No....you will need a fence if you are going to have a dog. It is highly unfair to your neighbors to let your dog run free. It's also very unfair to the dog because you are subjecting him to getting hit by cars or being shot by neighbors who don't appreciate him chasing their livestock. Allowing your dog to run free is also illegal in many areas. Honestly, since you really don't like dogs and are allergic, Id have to say don't get a dog at all. It's not fair to the dog to be expected to protect the home of someone who really does not even like him or interact with him. Dogs bond with us and want love in return. Spend your money on good fencing and electric wire as added protection against predators. 2 Acres is small...you really can protect that on your own.


----------



## sunflower-n-ks (Aug 7, 2006)

BarbadosSheep said:


> No....you will need a fence if you are going to have a dog. It is highly unfair to your neighbors to let your dog run free. It's also very unfair to the dog because you are subjecting him to getting hit by cars or being shot by neighbors who don't appreciate him chasing their livestock. Allowing your dog to run free is also illegal in many areas. Honestly, since you really don't like dogs and are allergic, Id have to say don't get a dog at all. It's not fair to the dog to be expected to protect the home of someone who really does not even like him or interact with him. Dogs bond with us and want love in return. Spend your money on good fencing and electric wire as added protection against predators. 2 Acres is small...you really can protect that on your own.


Please listen to these very wise words. Dogs loose in the country cause many problems and quite often the problems are solved with lead.


----------



## thaiblue12 (Feb 14, 2007)

Your allergies alone tell me no. Coupled with 2 acres which depending on breed is too small and it is also too close to your house to ignore the barking. My one boy thinks everything is a threat if it moves and he can bark to the point I wonder how he is getting any air  

You are going to have to fence the property anyway, you cannot have all your animals wander around, your neighbors will be pretty angry if the sheep ate all their new grass, the chickens destroyed their tomato plants etc. Good fences make good neighbors. 

Fence well, if you have issues down the line maybe a mini Donkey would be the answer. 

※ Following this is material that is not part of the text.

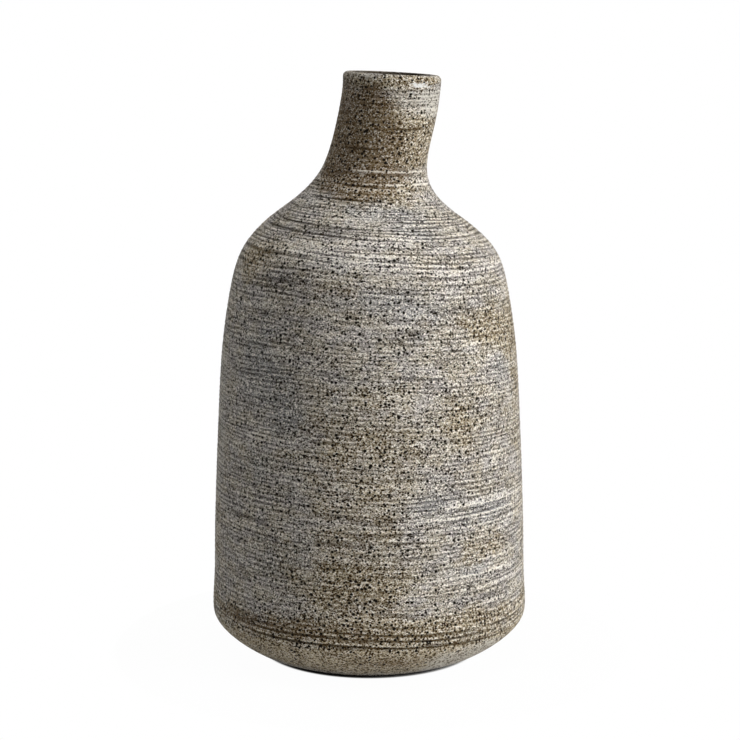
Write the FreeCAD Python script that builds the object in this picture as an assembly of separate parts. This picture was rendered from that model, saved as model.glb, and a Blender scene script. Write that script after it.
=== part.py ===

LGD are a whole different kind of animal then a Poodle and Shih Tzu and if raised incorrectly are more of a menace then a purse dog.


----------



## gabbyraja (Feb 27, 2012)

Ok, dogs are out. Can you tell me more about the mini donkey or other options that live well right along with the sheep and eat the same food? Are mini horses good options as I'd been told before? I have some little girls that would be just HEARTBROKEN at HAVING to get a mini horse.


----------



## wendle (Feb 22, 2006)

A mini donkey would be a great option for your small homestead. They do create a fuss if something strange is about, but on the bad side they aren't going to hunt like a dog might. Our mini donkey is very good with the sheep, even lambs and is such a sweet personality. We also have a mini horse and even though is is fun and potentially a deterrent, he is rotten with the sheep in the winter when feeding hay. He likes to kick at them some when eating which isn't good with pregnant ewes. I haven't noticed this behavior in the donkeys I've had. I doubt the donkey would be effective for predators like ***** , weasels, and opossums. Even with the donkey be prepared to back up predator control with electric fence. There's some electronet especially made for poultry out there too which would be a good deterrent.


----------



## mekasmom (Jan 19, 2010)

Just don't get a dog. You are not a dog person. It would be hard for both you and the dog. And that isn't fair to the dog at all.


----------



## tom j (Apr 3, 2009)

a lot of animals for only 2 acres


----------



## Maura (Jun 6, 2004)

Your sheep will need a shelter of some sort, more to get out of the sun than the snow.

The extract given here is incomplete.